Tigray dialysis service cut due to dwindling supplies amid war
Source: Kireports
March 07, 2022
Ethiopia’s civil war erupted in November 2020, rendering 70% of healthcare facilities in the Tigray region dysfunctional(1). At Ayder, Tigray’s flagship tertiary centre, even basic care has become a luxury.
Ayder offers the region’s only haemodialysis facility(2)serving 9,000,000 people. War and blockade have caused reduced access, funding and severe supply shortages (3). Dialysis utilization has been drastically curtailed (Figure).
Patients with treatable illnesses are dying. Overall, mortality increased from 25.5% (28/110 patients) in 2020 to 53.1% (43/81 patients) in 2021. Among the dying are chronic hemodialysis patients on maintenance and children with acute reversible conditions. Between 01/07/2021 and 15/01/2022, 61new patients requiring emergency dialysis succumbed (including 36 with acute kidney injury).

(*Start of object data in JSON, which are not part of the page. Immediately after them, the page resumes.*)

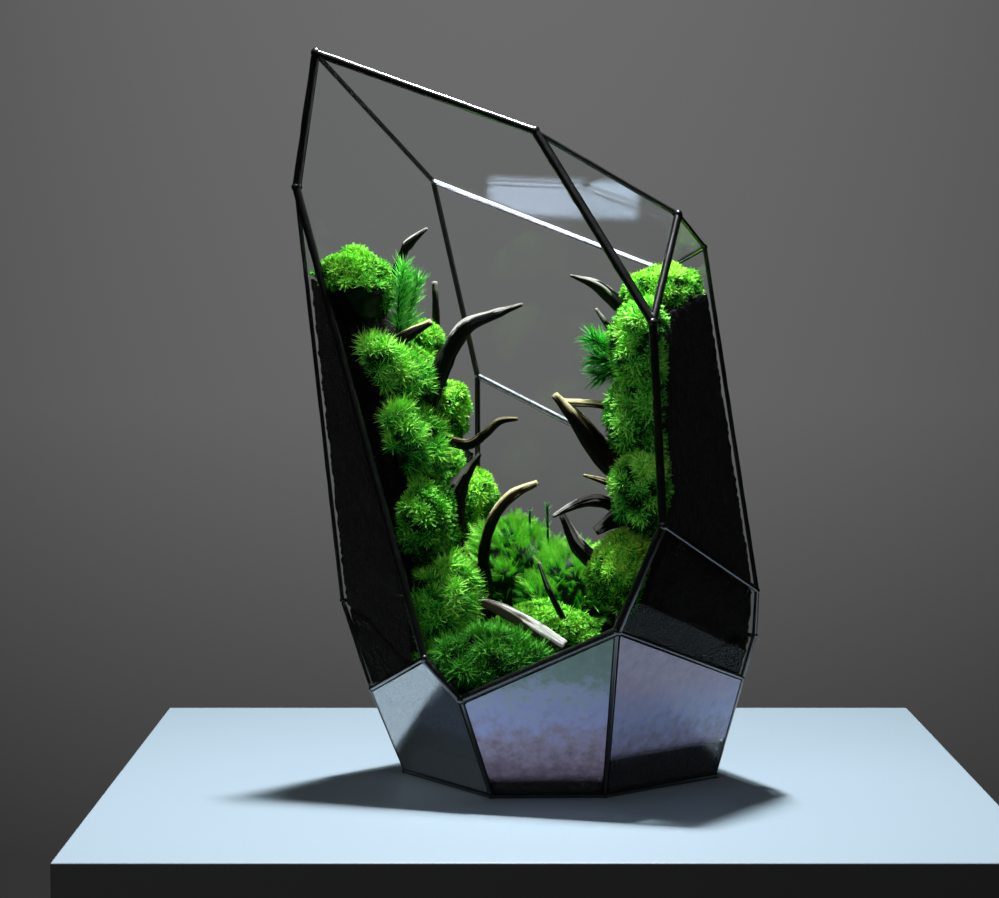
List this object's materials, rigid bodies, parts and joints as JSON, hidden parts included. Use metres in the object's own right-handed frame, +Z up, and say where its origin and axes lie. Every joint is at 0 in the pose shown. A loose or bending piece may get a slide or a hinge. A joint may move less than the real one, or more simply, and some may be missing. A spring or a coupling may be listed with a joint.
{
  "type": "planted glass terrarium",
  "caption": "Faceted leaded-glass terrarium with an open front window, planted with moss cushions, hair moss and driftwood on two dark soil banks.",
  "frame": {"origin": "middle of the whole object's bounding box in X and Y, at its lowest face, which is the flat underside of the foot's solder ring", "axes": "+Z up; -Y towards the open window and the camera; +X to the right as seen in the picture"},
  "size_m": [0.3176, 0.2716, 0.5024],
  "materials": {
    "clear_glass": "clear flat sheet glass, 3 mm",
    "black_solder": "tin-lead solder with a black patina, semi-gloss",
    "soil": "damp black crumbly substrate",
    "grit": "dark drainage grit, matte",
    "driftwood": "dark brown weathered wood, pale on top",
    "pale_wood": "barkless grey-white weathered wood",
    "cushion_moss": "dense cushion moss, soft matte green",
    "bright_moss": "yellow-green cushion moss, soft matte",
    "feather_moss": "loose feathery moss, soft matte deep green",
    "hair_moss": "narrow stiff moss leaves, deep green, slight sheen"
  },
  "bodies": {
    "root": {"window_rim": "black_solder", "base_rim": "black_solder", "solder_seams": "black_solder", "glass_top": "clear_glass", "glass_gable": "clear_glass", "glass_right": "clear_glass", "glass_right_low": "clear_glass", "glass_left": "clear_glass", "glass_back_left": "clear_glass", "glass_back_top": "clear_glass", "glass_back": "clear_glass", "glass_back_right": "clear_glass", "glass_skirt_front": "clear_glass", "glass_skirt_right": "clear_glass", "glass_skirt_left": "clear_glass", "glass_skirt_back_left": "clear_glass", "glass_skirt_back_right": "clear_glass", "glass_skirt_back": "clear_glass", "glass_corner_left": "clear_glass", "glass_corner_right": "clear_glass", "glass_base": "clear_glass", "drainage_grit": "grit", "soil_floor": "soil", "soil_bank_left": "soil", "soil_bank_right": "soil", "driftwood_hook": "driftwood", "driftwood_post": "driftwood", "driftwood_arch": "driftwood", "driftwood_limb": "driftwood", "driftwood_snake": "driftwood", "driftwood_stump": "driftwood", "driftwood_finger": "driftwood", "driftwood_log": "pale_wood", "driftwood_tusk": "driftwood", "driftwood_blade": "driftwood", "driftwood_splinter": "driftwood", "driftwood_claw": "driftwood", "driftwood_straw": "driftwood", "moss_dome_left": "cushion_moss", "moss_shelf_left": "feather_moss", "moss_slope_left": "cushion_moss", "moss_back_left": "bright_moss", "moss_middle_left": "feather_moss", "moss_inner_left": "cushion_moss", "moss_lower_left": "cushion_moss", "moss_pillow_back": "bright_moss", "moss_foot_left": "feather_moss", "moss_sill": "feather_moss", "moss_floor_back": "feather_moss", "moss_floor_right": "feather_moss", "moss_floor_front": "cushion_moss", "moss_crest_right": "bright_moss", "moss_upper_right": "cushion_moss", "moss_lower_right": "cushion_moss", "moss_foot_right": "bright_moss", "moss_far_right": "cushion_moss", "hair_moss_tall": "hair_moss", "hair_moss_tuft": "hair_moss", "moss_shoots": "hair_moss"}
  },
  "joints": []
}
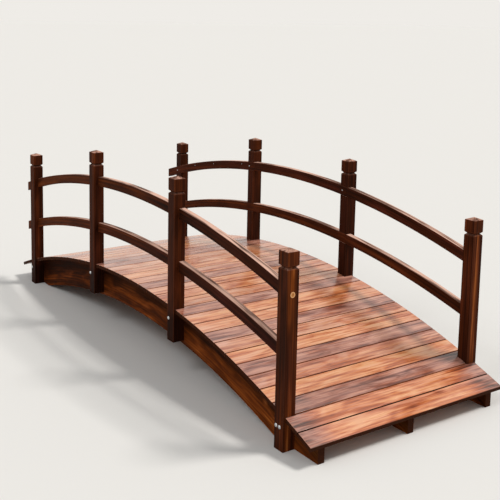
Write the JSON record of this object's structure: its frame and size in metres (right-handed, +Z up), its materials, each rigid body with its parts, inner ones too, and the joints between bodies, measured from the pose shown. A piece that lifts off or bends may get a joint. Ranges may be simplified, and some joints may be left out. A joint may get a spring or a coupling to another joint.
{
  "type": "moon bridge",
  "caption": "Humped timber garden footbridge: cross-boarded deck on curved stringers, square posts with grooved heads, curved upper and mid rails, galvanised bolts.",
  "frame": {"origin": "middle of the bridge at ground level", "axes": "+X along the bridge towards the end where the rails stop in the last posts, +Y towards the back railing, +Z up"},
  "size_m": [4.5502, 1.704, 1.4734],
  "materials": {
    "post_timber": "dark red-brown stained hardwood, satin varnish",
    "rail_timber": "red-brown stained hardwood, satin varnish",
    "deck_timber": "oiled hardwood boards, semi-gloss, colour varies from board to board",
    "stringer_timber": "orange-brown stained hardwood, satin",
    "galvanised_steel": "galvanised",
    "plug_timber": "pale bare timber"
  },
  "bodies": {
    "root": {"front_post_1": "post_timber", "front_post_2": "post_timber", "front_post_3": "post_timber", "front_post_4": "post_timber", "back_post_1": "post_timber", "back_post_2": "post_timber", "back_post_3": "post_timber", "back_post_4": "post_timber", "front_rail_upper": "rail_timber", "front_rail_mid": "rail_timber", "back_rail_upper": "rail_timber", "back_rail_mid": "rail_timber", "front_stringer": "stringer_timber", "middle_stringer": "stringer_timber", "back_stringer": "stringer_timber", "blocks_1": "stringer_timber", "blocks_2": "stringer_timber", "blocks_3": "stringer_timber", "blocks_4": "stringer_timber", "deck_boards_1": "deck_timber", "deck_boards_2": "deck_timber", "deck_boards_3": "deck_timber", "deck_boards_4": "deck_timber", "deck_boards_5": "deck_timber", "deck_boards_6": "deck_timber", "deck_boards_7": "deck_timber", "deck_boards_8": "deck_timber", "deck_boards_9": "deck_timber", "deck_boards_10": "deck_timber", "deck_boards_11": "deck_timber", "deck_boards_12": "deck_timber", "deck_boards_13": "deck_timber", "deck_boards_14": "deck_timber", "deck_boards_15": "deck_timber", "deck_boards_16": "deck_timber", "deck_boards_17": "deck_timber", "front_bolts": "galvanised_steel", "back_bolts": "galvanised_steel", "rail_plug": "plug_timber"}
  },
  "joints": []
}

Consumables were prevented from reaching Tigray from the capital, Addis Ababa from July 2021.Consequently; difficult decisions had to be made, including employing suboptimal protocols. For example, 300(12.5%) dialysis sessions entailed; using single-use dialyzers, 6-8 times. Dialysis frequency was reduced from twice to once-weekly or even fortnightly, impairing both quality of treatment and life. Using expired central venous catheters or exchanging dialyzers after patient deaths were among the desperate measures adopted. Now, even these staggering compromises are unsustainable; new patients are simply turned away.
Peritoneal dialysis was improvised using locally-prepared fluids, saving a few lives. Currently, even intravenous fluid supplies have run out. Advising patients to stop dialysis, and live out their remaining days untreated in hospital or at home is the tragic daily predicament of the trained dialysis team. Witnessing the painful deaths of veteran and new patients has imposed huge psychological burdens on the staff.
Ayder’s hemodialysis service was an outstanding example of sophisticated care in a low-resource environment enabled by private-public partnerships, community engagement and an ethical commitment to care(2).Service provisions now acutely jeopardized by conflict (3,4). Ayder is counting down the clock, knowing patients with kidney failure will succumb to slow, bitter and painful death.
We call upon nephrologists worldwide and relevant international bodies, including the International Society of Nephrology, to appeal to the Ethiopian Government to lift the blockade, re-establish supply chains and restore healthcare, including the right to dialysis for the people of Tigray.